Ik zou ervoor gaan sparen en dat deed ik dan ook. Maar dan moest er een uitgebreid 21-diner georganiseerd worden, dan stond er weer een extra vakantie op de planning en het dagelijkse leven werd ook maar duurder. Jaloers was ik dan ook een beetje toen mijn dochter haar auto verkocht en ‘zomaar’ een elektrische fiets aanschafte. Een nieuwe nog wel! Aan de andere kant: ik kon hem nu ook gaan lenen natuurlijk. En meteen vanaf het moment dat ik hem gebruikte was ik wederom verkocht: ik moest er één voor mezelf, dan zou ik meer erop uit gaan, fietsen naar andere steden, naar verder gelegen supermarkten. Ik zette hem standaard in de hoogste versnelling om óók eens dat auto-/scooter-/ niet-hoeven-werken-gevoel te hebben. ‘Zonde’ vond mijn man, dat van die hoogste stand, dan liep de batterij te snel leeg en dat kostte meer stroom. Ik voelde me meteen wat schuldig en als ik hem leende, deed ik hem in een lagere stand.

En toen, ineens, besloot de dochter toch weer een auto te kopen en had ze geld nodig: of ik haar fiets over wilde nemen?

Binnen no-time stond de fiets voor mijn huis en zoals verwacht reed ik meteen overal naartoe: Naar Gorssel voor museum MORE, naar Zutphen voor een stadsbezoek, naar Brummen voor de school van mijn dochter. Maar er diende zich een ongemak aan waar ik nog niet bij stil had gestaan: ik wilde tegen iedereen op een gewone fiets die ik inhaalde het liefst uitleggen dat ik dan wel op een elektrische fiets zat, maar dat ik al 42 jaar zonder ondersteuning had gefietst. En dat het gewoon nu een steuntje in de rug was. Dat ik geen rijbewijs had, niet eens voor een scooter. Dat ik ook best een moeilijke tijd had gehad en dat ik voor mijn gevoel nu eindelijk weer eens de wind mee had.
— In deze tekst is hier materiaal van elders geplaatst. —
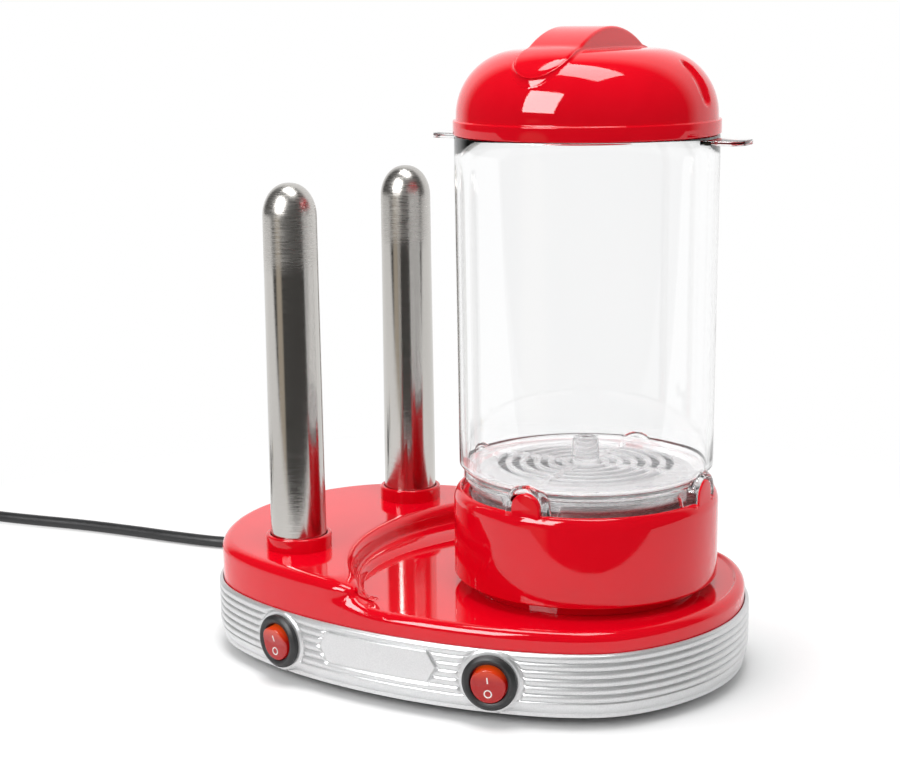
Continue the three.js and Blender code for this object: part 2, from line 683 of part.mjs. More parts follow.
// Flat two-pin plug lying on the table; its cable boot faces the coil.
function plugBody() {
  const boot = lathe([[0, 0], [4.2, 0], [5.2, 12], [0, 12]], 12).rotateX(Math.PI / 2);
  const outline = new THREE.Shape();
  outline.moveTo(-7, 0);
  outline.lineTo(7, 0);
  outline.lineTo(13, 9);
  outline.lineTo(13, 24);
  outline.lineTo(-13, 24);
  outline.lineTo(-13, 9);
  const bevel = { depth: 10, bevelThickness: 2, bevelSize: 2, bevelOffset: -2, bevelSegments: 1 };
  const shell = new THREE.ExtrudeGeometry(outline, bevel).rotateX(Math.PI).translate(0, 0, 5);
  const body = solid(boot).add(solid(shell.translate(0, -9.5, 0)));
  return toGeometry(body).translate(PLUG_X, PLUG_Y - GAP, PLUG_Z);
}

function plugPin(side) {
  const x = PLUG_X + side * PIN_X;
  const profile = [[0, 0], [2, 0], [2, 17.5], [1, 19], [0, 19]];
  return lathe(profile, 10).rotateX(Math.PI / 2).translate(x, PLUG_Y - 33.5 - 2 * GAP, PLUG_Z);
}

// Insulated leads inside the base, lying on the bottom plate.
function leads() {
  const z = PLATE_TOP + 2.6;
  const routes = {
    lead_left_switch: [[-47, -62, 18], [-47, -54, 12], [-44, -36, z], [-38, 0, z], [-38, 27, 10]],
    lead_right_switch: [[46, -62, 18], [42, -54, 12], [26, -30, z], [-10, 6, z], [-20, 27, 10]],
    lead_pan_heater: [[JAR_X + 30, -6, 34], [JAR_X + 27, -8, 22], [62, 4, z + 3], [24, 24, z], [-11, 36, 10]],
    lead_bun_spikes: [[SPIKE_X, SPIKE_Y, 36], [SPIKE_X, SPIKE_Y - 2, 24], [-62, 44, z + 2], [-47, 38, 10]],
    lead_spike_link: [
      [SPIKE_X, -SPIKE_Y, 36], [SPIKE_X - 2, -38, 22], [SPIKE_X - 4, 0, z + 6], [SPIKE_X - 5, 34, 22],
      [SPIKE_X - 5, 44, 36],
    ],
  };
  for (const [name, route] of Object.entries(routes)) {
    add(name, tube(route, 1.4, 6, 10), WIRE);
  }
}

add('base_skirt', toGeometry(skirt()), SILVER);
add('bottom_plate', toGeometry(bottomPlate()), BLACK);
footPlaces().forEach(([x, y], i) => {
  add(['foot_front_left', 'foot_front_right', 'foot_rear_left', 'foot_rear_right'][i], foot(x, y), RUBBER);
});
screwPlaces().forEach(([x, y], i) => add(`base_screw_${i + 1}`, screw(x, y), STEEL));
add('top_cover', toGeometry(topCover()), RED);
add('steam_drum', toGeometry(steamDrum()), RED);
add('water_pan', waterPan(), ALUMINIUM);
add('pan_heater', panHeater(), STEEL);
add('thermostat', thermostat(), CERAMIC);
add('thermal_fuse', thermalFuse(), STEEL);
add('jar', toGeometry(jar()), CLEAR);
add('steam_grate', toGeometry(steamGrate()), CLEAR);
add('lid', toGeometry(lid()), RED);
for (const [place, y] of [['front', -SPIKE_Y], ['rear', SPIKE_Y]]) {
  add(`collar_${place}`, collar(y), RED);
  add(`spike_${place}`, spike(y), STEEL);
  add(`spike_heater_${place}`, spikeHeater(y), STEEL);
  add(`heater_holder_${place}`, heaterHolder(y), CERAMIC);
}
for (const [place, side] of [['left', -1], ['right', 1]]) {
  add(`switch_bezel_${place}`, switchBezel(side), BLACK);
  add(`rocker_${place}`, rocker(side), LENS);
}
add('label_plate', toGeometry(labelPlate()), LABEL);
add('terminal_block', toGeometry(terminalBlock()), CERAMIC);
add('cord_clamp', toGeometry(cordClamp()), BLACK);
leads();
add('strain_relief', strainRelief(), RUBBER);
add('power_cord', tube(CORD_ROUTE, CORD_R, 8, 34), RUBBER);
add('cord_coil', coil(), RUBBER);
add('cord_tail', tube(CORD_TAIL, CORD_R, 8, 7), RUBBER);
add('plug_body', plugBody(), BLACK);
for (const [place, side] of [['left', -1], ['right', 1]]) {
  add(`plug_pin_${place}`, plugPin(side), BRASS);
}

export default parts;
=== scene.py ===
import json
import math

import bmesh
import bpy
import numpy as np
from mathutils import Matrix, Vector


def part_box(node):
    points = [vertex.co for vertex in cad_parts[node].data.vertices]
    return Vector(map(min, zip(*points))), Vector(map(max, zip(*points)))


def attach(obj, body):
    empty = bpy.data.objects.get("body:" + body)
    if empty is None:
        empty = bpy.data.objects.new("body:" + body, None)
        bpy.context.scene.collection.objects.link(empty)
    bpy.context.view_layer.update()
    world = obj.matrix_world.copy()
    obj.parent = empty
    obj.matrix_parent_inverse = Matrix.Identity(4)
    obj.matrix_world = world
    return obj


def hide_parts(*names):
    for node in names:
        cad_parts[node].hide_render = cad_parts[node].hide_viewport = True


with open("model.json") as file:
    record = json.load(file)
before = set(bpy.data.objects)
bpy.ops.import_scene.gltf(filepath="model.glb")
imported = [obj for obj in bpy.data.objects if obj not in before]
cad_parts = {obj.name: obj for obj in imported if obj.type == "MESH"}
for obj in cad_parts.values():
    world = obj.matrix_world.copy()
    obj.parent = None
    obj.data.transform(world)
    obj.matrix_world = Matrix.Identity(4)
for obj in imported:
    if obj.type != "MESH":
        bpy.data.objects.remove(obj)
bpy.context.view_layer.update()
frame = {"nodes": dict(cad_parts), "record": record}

MM = 0.001


def box_mm(node):
    low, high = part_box(node)
    return np.array(low) / MM, np.array(high) / MM


# ---------------------------------------------------------------- sizes, from the frame
cover_low, cover_high = box_mm("top_cover")
drum_low, drum_high = box_mm("steam_drum")
jar_low, jar_high = box_mm("jar")
lid_low, lid_high = box_mm("lid")
relief_low, relief_high = box_mm("strain_relief")
coil_low, coil_high = box_mm("cord_coil")
label_low, label_high = box_mm("label_plate")

# the base's outline and the levels of its red cover
SQUARENESS = 3.1
END_FULLNESS = 0.92
BASE_X = (cover_low[0] + cover_high[0]) / 2
HALF_LENGTH = (cover_high[0] - cover_low[0]) / 2 + SQUARENESS - END_FULLNESS
HALF_DEPTH = (cover_high[1] - cover_low[1]) / 2 + SQUARENESS + END_FULLNESS
PLATEAU = cover_high[2]
RIM = PLATEAU - 9.8
TRAY = RIM - 1.1
LEDGE = RIM - 8.6
WALL_FOOT = cover_low[2] + 1
SKIRT_PROUD = 1.9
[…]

Dat ik inderdaad te zwaar ben, maar nu wel verder fiets dan normaal, dus toch gezond bezig ben.

Maar ik doe het niet. Het zou ook best raar zijn, zo’n verhaal aan elke wildvreemde op een gewone fiets op te hangen. En mijn man kan mijn rug op met zijn kritiek over mijn volledige ondersteuning, mijn standje vier. Zelf rijdt hij het liefst overal 130, ook op plekken waar het niet eens mag. Dus inmiddels rijd ik overal naartoe. Met plezier. Met de maximale ondersteuning en zonder ook maar iemand sorry te zeggen. En met mijn dikke kont.